Stocks rose on Thursday as gains in bank shares and the oil market offset another dismal round of U.S. unemployment data.
The Dow Jones Industrial Average closed 377.37 points higher, or 1.6%, at 23,625.34 after falling more than 450 points earlier in the day. The Dow also snapped a three-day losing streak. The S&P 500 climbed 1.15% to 2,852.50. The Nasdaq Composite closer 0.9% higher at 8,943.72. Both the S&P 500 and Nasdaq were down over 1% to start off the session.
Bank of America and JPMorgan Chase gained at least 4% each. Citigroup ended the session 3.6% higher while Wells Fargo advanced over 6.8%. Oil prices climbed 9% to $27.56 per barrel, leading the S&P 500 energy sector up by 0.7%.
Still, the major averages remained on track for their worst weekly performance since March 20. The S&P 500 and Dow have both lost more than 2.6% this week while the Nasdaq has fallen 1.9%.
"This market is still in this muddle-through zone where you're trying to understand how difficult will this economic environment be or is there an all-clear coming soon," said Rob Haworth, senior investment strategist at U.S. Bank Wealth Management, noting the S&P 500 tested the lower end of its recent trading range.
Stocks sold off earlier in the day after the Labor Department reported a total of 2.981 million Americans filed unemployment insurance during the week ending May 9. The number came in worse than expectations of 2.7 million new claims, according to economists polled by Dow Jones.
The new claims also brought the coronavirus crisis total to nearly 36.5 million over the past two months, by far the biggest loss in U.S. history. A record of 20.5 million jobs were lost in April alone as the coronavirus-induced economic shutdown tore through the economy, sending the unemployment rate skyrocketing to 14.7%.

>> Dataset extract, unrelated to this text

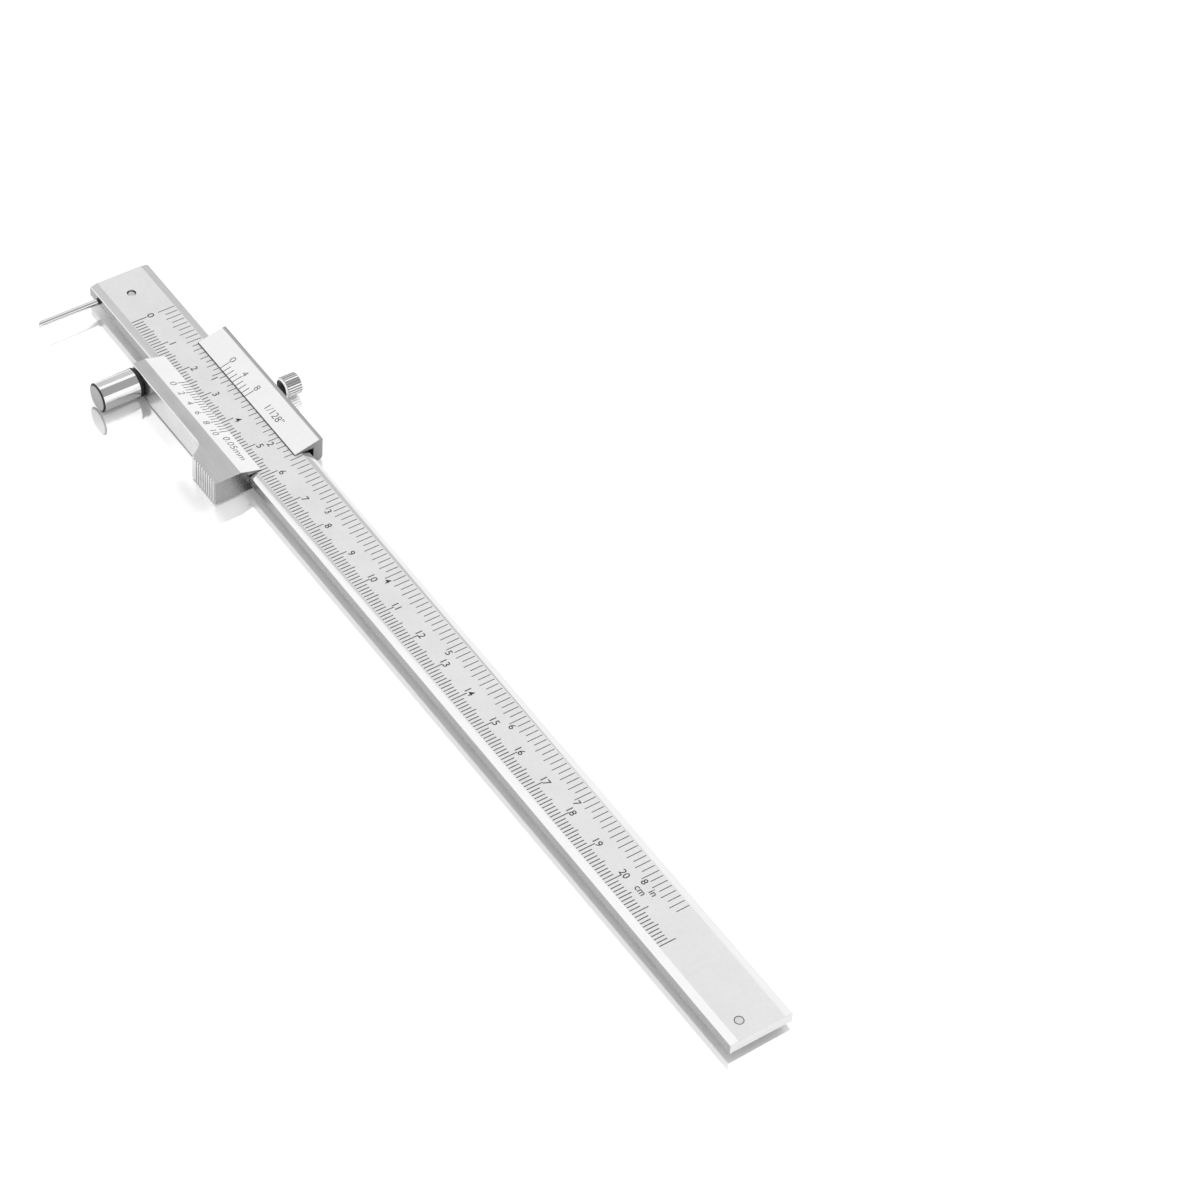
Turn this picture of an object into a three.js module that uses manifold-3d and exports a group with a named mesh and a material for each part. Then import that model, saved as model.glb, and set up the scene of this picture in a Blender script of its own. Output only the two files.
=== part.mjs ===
// A marking gauge with a vernier. A scriber is clamped across the head of a graduated steel beam. A slider
// with two bevelled vernier lips runs on the beam and carries a guide roller on its near arm. The roller
// follows the edge of the work while the scriber draws a line parallel to it, at the distance read off.
//
// X runs along the beam towards its tail, Y across it, and Z up through the graduated face. While the
// pieces are made, X is zero at the scale's zero line, Y on the beam's centre line and Z on its graduated
// face. The near side, with the scriber and the roller, is at negative Y. All sizes are in millimetres.

import * as THREE from 'three';
import Module from 'manifold-3d';
import { mergeVertices } from 'three/addons/utils/BufferGeometryUtils.js';

// Clearances and fineness

const slideClearance = 0.05;
const turnClearance = 0.05;
const bearingGap = 0.05;
const cutOverrun = 1;
const smallFacets = 40;
const fineFacets = 96;
const cornerFacets = 8;

// Setting: the distance from the scriber's point to the roller, as the verniers read it

const reading = 24.25;

// Beam: a flat bar with its long top edges bevelled

const beamLength = 265;
const beamWidth = 16;
const beamThickness = 3;
const beamBevelWidth = 2;
const beamBevelDrop = 0.45;
const scaleZeroInset = 16.4;

// Scriber: a round needle with an oblique point, right through the beam

const scriberDiameter = 1.6;
const scriberReach = 16.8;
const scriberInset = 4.4;
const scriberRearSink = 0.1;
const scriberPointSlant = 1.1;

// Clamp screw: countersunk, from the back, its cone wedged against the side of the scriber

const clampHeadDiameter = 5.2;
const clampHeadSink = 0.5;
const clampShankDiameter = 2.1;
const clampEndSink = 0.35;
const clampOffset = 0.65;
const clampSlotWidth = 0.7;
const clampSlotDepth = 0.5;

// Stop screw: from the back near the tail, its head in the way of the slider's back

const stopHeadDiameter = 3.8;
const stopHeadHeight = 1.6;
const stopShankDiameter = 2.1;
const stopEndSink = 0.03;
const stopScrewInset = 4.3;
const stopScrewOffset = 2.8;
const stopSlotWidth = 0.7;
const stopSlotDepth = 0.7;

// Slider: one milled piece, a channel round the beam with two lips over its graduated face

const sliderLength = 44;
const sliderRise = 1.95;
const backThickness = 1.65;
const armWidth = 5.7;
const farWallThickness = 2.5;
const farCornerRadius = 1;
const farLandWidth = 0.95;
const nearLipReach = 3.1;
const farLipReach = 3.9;
const nearBevelWidth = 5.45;
const lipTipThickness = 0.2;
const reliefDepth = 0.55;
const reliefHeight = 0.5;

// Thumb pad at the tail end of the near arm

const padProjection = 3.5;
const padFilletRadius = 3.3;
const padSlopeDegrees = 55;
const padLandLength = 1.4;
const filletLimitShare = 0.8;
const serrationCount = 9;
const serrationPitch = 1;
const serrationDepth = 0.35;
const serrationCrestShare = 0.2;

// Guide roller: a hardened cylinder with its own journal, in a flanged bronze bush in the arm

const rollerDiameter = 7.4;
const rollerLength = 10;
const rollerEdgeChamfer = 0.35;
const journalDiameter = 2.8;
const journalEndGap = 0.2;
const bushDiameter = 4;
const bushFlangeDiameter = 5;
const bushFlangeThickness = 0.4;
const bushEndWall = 0.75;
const bushFloor = 0.5;
const washerThickness = 0.65;
const washerInset = 0.05;

// Retaining screw: a dog-point screw from the underside, its point in the journal's groove

const retainerDiameter = 2;
const retainerSink = 0.1;
const retainerPointDiameter = 1;
const retainerPointGap = 0.1;
const grooveDepth = 0.5;

// Gib: a bronze strip between the far wall and the beam, set by two dog-point screws

const gibThickness = 0.7;
const gibRunGap = 0.13;
const gibBackGap = 0.42;
const gibEndInset = 2;
const gibScrewSpacing = 26;
const gibScrewDiameter = 2;
const gibScrewSink = 0.1;
const gibPointDiameter = 1;
const gibPointDepth = 0.25;
const gibDimpleFloorGap = 0.1;
const gibDimpleClearance = 0.15;
const gibShoulderGap = 0.1;
const smallSlotWidth = 0.4;
const smallSlotDepth = 0.5;

// Lock screw: a knurled knob whose shank bears on the gib through the far wall

const lockShankDiameter = 2.5;
const lockTipDiameter = 1.6;
const lockTipLength = 0.6;
const lockTipGap = 0.03;
const knobStandOff = 2.2;
const knobDiameter = 5.4;
const knobLength = 4.45;
const knobInnerChamfer = 0.5;
const knobOuterChamfer = 0.3;
const knurlTeeth = 26;
const knurlDepth = 0.22;

// Places that follow from the sizes

const headX = -scaleZeroInset;
const tailX = headX + beamLength;
const farEdgeY = beamWidth / 2;
const nearEdgeY = -farEdgeY;
const backZ = -beamThickness;
const axisZ = backZ / 2;

const scriberRadius = scriberDiameter / 2;
const scriberX = headX + scriberInset;
const scriberTipY = nearEdgeY - scriberReach;
const scriberRearY = farEdgeY - scriberRearSink;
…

On Wednesday, stocks fell sharply after Federal Reserve Chairman Jerome Powell warned more needs to be done to support the economy amid the coronavirus pandemic.
"There are a lot of variables in terms of really how the economy opens here. It's going to be very uneven," said Gregory Faranello, head of U.S. rates trading at AmeriVet Securities. In terms of additional efforts, Faranello said the Fed could implement some "yield curve control," among other measures.
"From a capital perspective and a leverage perspective, the Fed can grow the existing programs that they have online," Faranello said.
Despite the sharp losses this week, the S&P 500 remains more than 30% above its March 23 low. The Dow has also rallied more than 29% since then as shares of major tech companies surged.
"Those stocks that were doing well before all this are the ones that did well" after the initial sell-off, said Aaron Clark, portfolio manager at GW&K Investment Management. "It's like the big get bigger and stronger."
Still, Clark highlighted the uncertainty investors currently face, noting: "Nobody's ever been through anything like this. … For now, we're just hoping we're finding the right businesses that can continue to grow and take share and come out stronger."